Moonpie and Little Brown might also have been there, but I didn't begrudge their presence. Despite all our differences – mainly their good humor and general gregariousness and my egregious lack of grace of humility – we shared a common goal, and for that reason alone it was easy and perhaps inevitable for us to get along and pull for each other. Plus Moonpie mentioned the possibility his girlfriend bringing us trail magic the next day, and that was an excellent way for him to get into my good graces. I was, and remain, an extraordinarily shallow person.
The next morning, Redwing and Lil Dipper mentioned going into Glasgow or Big Island to resupply. Personally, I wasn't too keen on the idea. It was a notoriously difficult hitch, and I had more than enough food to tide me over. I selfishly tried to convince them to wait a day to resupply at Buena Vista – inexplicably pronounced Byoo-nah Vista by locals – but they weren't so sure.
"Well, I just thought maybe you wanted that Five Dollar Foot-Long I owe you," I shrugged.
"They have a Subway there?" gasped Lil Dipper, her eyes lighting up.
I nodded coyly.
"Blimey!" she exclaimed. "But that's literally my favourite sandwich shoppe! I would walk like a thousand kilometers just to eat there!"
"Subway," added Redwing, winking. "Eat Fresh!"
And so, as a group, we decided to skip Glasgow and Big Island, and to hike on to the Punchbowl Shelter. Or something.

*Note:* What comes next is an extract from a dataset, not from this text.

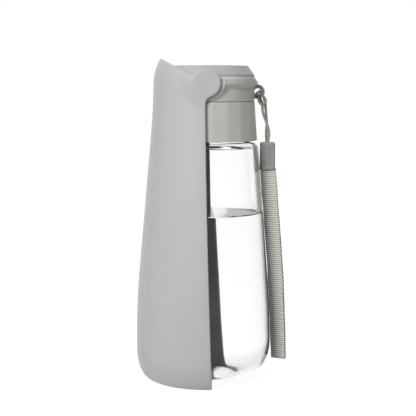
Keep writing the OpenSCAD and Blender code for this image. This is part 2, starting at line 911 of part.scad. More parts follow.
module pivot_washer(side) {
    color("white")
        mirror([0, (1 - side) / 2, 0])
            along_y(boss_y + eps, boss_y)
                difference() {
                    cylinder(r = boss_core_r, h = washer_t - eps);
                    translate([0, 0, -1])
                        cylinder(d = pin_d + 2 * fit, h = washer_t + 2);
                }
}

module pivot_washer_left() { pivot_washer(-1); }
module pivot_washer_right() { pivot_washer(1); }

module lanyard_cord() {
    color("rosybrown")
        tube(cord_route, cord_d / 2, 8);
}

module lanyard_ferrule() {
    half = [ferrule_w / 2 - ferrule_round, ferrule_h / 2 - ferrule_round];
    color("gray")
        difference() {
            translate([ferrule_x, ferrule_d / 2, (ferrule_z0 + ferrule_z1) / 2])
                rotate([90, 0, 0])
                    linear_extrude(height = ferrule_d) {
                        square([ferrule_w, 2 * half[1]], center = true);
                        square([2 * half[0], ferrule_h], center = true);
                        for (x = [-1, 1], y = [-1, 1])
                            translate([x * half[0], y * half[1]])
                                circle(r = ferrule_round);
                    }
            for (p = [cord_route[0], cord_route[len(cord_route) - 1]])
                translate([p[0], p[1], p[2] - 1])
                    cylinder(d = cord_d + 0.6, h = 4);
            translate([ferrule_x - ferrule_w, -strap_t - 0.3, ferrule_z0 - 1])
                cube([2 * ferrule_w, 2 * (strap_t + 0.3), 3]);
        }
}

// The strap runs down, turns at its end and runs back up: its two plies lie
// one behind the other.
module lanyard_strap() {
    n = len(strap_route);
    bend = strap_open;
    path = concat(
        [for (i = [0:n - 1])
            strap_route[i] - [0, strap_t / 2 + 0.05 + bend * sin(180 * i / n) / 2,
                0]],
        [for (a = [-60:30:60])
            strap_end + [0, (strap_t / 2 + 0.05) * sin(a),
                -(strap_t / 2 + 0.05) * cos(a)]],
        [for (i = [n - 1:-1:0])
            strap_route[i] + [0, strap_t / 2 + 0.05 + bend * sin(180 * i / n) / 2,
                0]]);
    m = len(path);
    rings = [for (i = [0:m - 1])
        let (d = path[min(i + 1, m - 1)] - path[max(i - 1, 0)])
        let (n_ = cross([1, 0, 0], d))
        let (u = n_ / norm(n_) * strap_t / 2)
        for (k = [[-1, -1], [1, -1], [1, 1], [-1, 1]])
            path[i] + [k[0] * strap_w / 2, 0, 0] + k[1] * u];
    color("tan")
        polyhedron(rings, concat(
            [[3, 2, 1, 0]],
            [for (i = [0:m - 2], k = [0:3])
                let (a = i * 4 + k, b = i * 4 + (k + 1) % 4)
                [a, b, b + 4, a + 4]],
            [[for (k = [0:3]) (m - 1) * 4 + k]]));
}

bottle();
water();
bottle_gasket();
grip_collar();
head_shell();
seal_band();
top_cap();
cap_screws();
valve_seat();
valve_stem();
valve_plug();
stem_clip();
valve_spring();
rocker();
rocker_pin();
water_button();
button_seal();
button_clip();
trough();
pivot_pin_left();
pivot_pin_right();
pivot_washer_left();
pivot_washer_right();
lanyard_cord();
lanyard_ferrule();
lanyard_strap();
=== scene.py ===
"""Travel water bottle with a fold-out drinking trough: its smooth skins, soft parts and finishes.

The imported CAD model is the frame. Smooth pieces stand over or in place of its main solids, the lanyard
is made as the cord and webbing that it is, and every piece gets the finish of its real material.
Lengths are millimetres in that model's frame unless a name says otherwise. +Z is up, and the trough is at -X.
"""

import logging
import math
from dataclasses import dataclass, field
from enum import Enum
from typing import Iterable, Sequence

import bmesh
import bpy
import numpy as np
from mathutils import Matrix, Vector
from mathutils.geometry import delaunay_2d_cdt


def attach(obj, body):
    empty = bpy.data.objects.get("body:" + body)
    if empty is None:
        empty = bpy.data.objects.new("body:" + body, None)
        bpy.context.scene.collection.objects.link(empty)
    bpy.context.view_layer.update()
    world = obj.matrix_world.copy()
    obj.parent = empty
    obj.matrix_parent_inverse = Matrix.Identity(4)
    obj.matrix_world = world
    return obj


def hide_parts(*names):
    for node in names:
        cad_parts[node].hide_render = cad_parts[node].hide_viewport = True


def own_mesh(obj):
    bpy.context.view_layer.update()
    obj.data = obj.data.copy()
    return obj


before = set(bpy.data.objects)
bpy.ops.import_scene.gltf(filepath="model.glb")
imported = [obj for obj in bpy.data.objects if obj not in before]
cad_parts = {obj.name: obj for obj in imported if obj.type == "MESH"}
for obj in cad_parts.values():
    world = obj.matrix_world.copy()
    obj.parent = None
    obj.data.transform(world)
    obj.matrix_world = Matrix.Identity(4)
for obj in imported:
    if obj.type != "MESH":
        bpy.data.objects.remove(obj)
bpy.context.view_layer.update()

LOG = logging.getLogger("travel_bottle")
MM = 0.001
WELD_MM = 0.002
Flat = tuple[float, float]
Point = tuple[float, float, float]
Face = tuple[int, ...]
Tree = bpy.types.NodeTree
Node = bpy.types.Node
Socket = bpy.types.NodeSocket


class Body(Enum):
    """The rigid bodies that pieces ride on."""

    HEAD = "head"
    BOTTLE = "bottle"
    TROUGH = "trough"
    BUTTON = "button"
    ROCKER = "rocker"
    VALVE = "valve"


@dataclass(frozen=True)
class Sizes:
    """Sizes that more than one sub-assembly uses.

    Args:
        pivot_z: height of the trough's hinge.
        seam_z: height of the seam between the collar and the head.
        lip_z: height of the top of the head's lip.
        lip_h: height of the lip, from its foot up.
        cap_z0: height of the cap's lower edge.
        head_r: radius of the head.
        lip_r: radius of its lip.
        ear_r: radius of a trough's ear.
        trough_floor: thickness of the trough's floor.
        gap: running gap between the trough's floor and the bottle.
        neck_r: outer radius of the bottle's neck.
        neck_wall: its wall.
        ridge_h: height of a screw ridge.
        ridge_pitch: distance between two ridges.
        ridge_up: how far the lowest ridge lies over the collar's lower edge.
        ridge_gap: clearance between a ridge and the wall that it faces.
        ridge_half: half the height of a ridge's section at its foot and at its crest.
        mouth_under: how far the bottle's mouth lies under the seam.
        collar_z0: height of the collar's lower edge.
    """

    pivot_z: float = 190.6
    seam_z: float = 178.9
    lip_z: float = 192.0
    lip_h: float = 4.7
    cap_z0: float = 195.4
    head_r: float = 30.65
    lip_r: float = 32.9
    ear_r: float = 8.8
    trough_floor: float = 1.6
    gap: float = 0.3
    neck_r: float = 27.2
    neck_wall: float = 2.3
    ridge_h: float = 0.9
    ridge_pitch: float = 5.0
    ridge_up: float = 6.4
    ridge_gap: float = 0.4
    ridge_half: Flat = (1.0, 0.45)
    mouth_under: float = 5.0
    collar_z0: float = 154.1

    @property
    def sweep_r(self) -> float:
        """Radius about the hinge that the trough's floor leaves free."""
        return self.pivot_z - self.trough_floor - self.gap

    @property
    def collar_bore(self) -> float:
        """Bore of the collar between its screw ridges."""
        return self.neck_r + self.ridge_h + self.ridge_gap

    @property
    def ridge_z0(self) -> float:
        """Height of the lowest screw ridge on the neck."""
        return self.collar_z0 + self.ridge_up

    @property
    def neck_top(self) -> float:
        """Height of the bottle's mouth."""
        return self.seam_z - self.mouth_under

    def ridge(self, wall: float, crest: float, z: float) -> list[Flat]:
        """Section of one screw ridge, from below up.

        Args:
            wall: radius of the wall that it stands on.
            crest: radius of its crest.
            z: height of its middle.

        Returns:
            Its points.
        """
        at_foot, at_crest = self.ridge_half
        return [(wall, z - at_foot), (crest, z - at_crest), (crest, z + at_crest), (wall, z + at_foot)]

    @property
    def lip_foot(self) -> float:
        """Height of the lip's foot."""
        return self.lip_z - self.lip_h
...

We saw Moonpie and Little Brown at the Matts Creek Shelter, just before the James River. Moonpie reminded us in his characteristically humble fashion that his insanely hot girlfriend was picking him up at US501, just across the bridge. And that he was subsequently going home with her for a week to gluttonously revel in all that mature adults in modern civilization are so privileged to enjoy. Like hot showers and cable television. Oh, and he also told us that she was bringing trail magic.
And she was.
His girlfriend – whose name I've callously forgotten – was gracious, charming, and generally way too young, attractive and intelligent for someone so unabashedly rough-around-the-edges as Moonpie. I was at a complete loss to understand their relationship. Still, she had brought with her a glorious cornucopia of junk food, for which I am forever grateful. Nobody deigned to mention to her that people providing trail magic don't generally buy out a Walmart in order to do it. Usually just sodas and candy bars would suffice. But she had so much that we almost considered skipping Buena Vista.
"Yeah, I'm sorry Lil Dipper," I shrugged. "I may not need to go into town after all. Your Subway sandwich will have to wait."
"What?" snapped Lil Dipper, eerily reminding me of Caveman. "But how much did you take?"
"But they bake their own bread, daily! And their sandwiches are so hearty and delicious!" moaned Redwing. "And the way they don't tessellate their cheese? I was so looking forward to that."
"Oh well," I shrugged, annoyed. "Maybe there's a Blimpie in Waynesboro."
Now, at this point, I had written something about how Lil Dipper and Redwing suddenly transformed into vengeful, Valkyrie-like goddess warriors, beat me to within an inch of my life and nearly drowned me in the river. I had also written an extremely clever bit where Hobbes came along just at that moment and made fun of me for being beaten up by a couple of girls, and for also apparently soiling my pants. On this last point he would have been wrong, however, as I then would then have explained in a carefully crafted joke involving a conspicuous smudge caused by some melted Snickers bars. Which had only melted because of a lightning bolt cast by one of the angry British girls. But it all would have been very silly and stupid, and none of it really happened. So I'm not including it.
Because everything else I've written has been the unequivocal, unvarnished truth, without regard for my or anyone else's feelings, public image, or future political ambitions. And I want to keep that going. Also, because I have artistic integrity, and would never write anything that wasn't at least emotionally honest, not for shock value, not for laughs, and certainly not for any extremely generous gift card to the first and most delicious and healthy sandwich-based chain restaurant that springs to mind.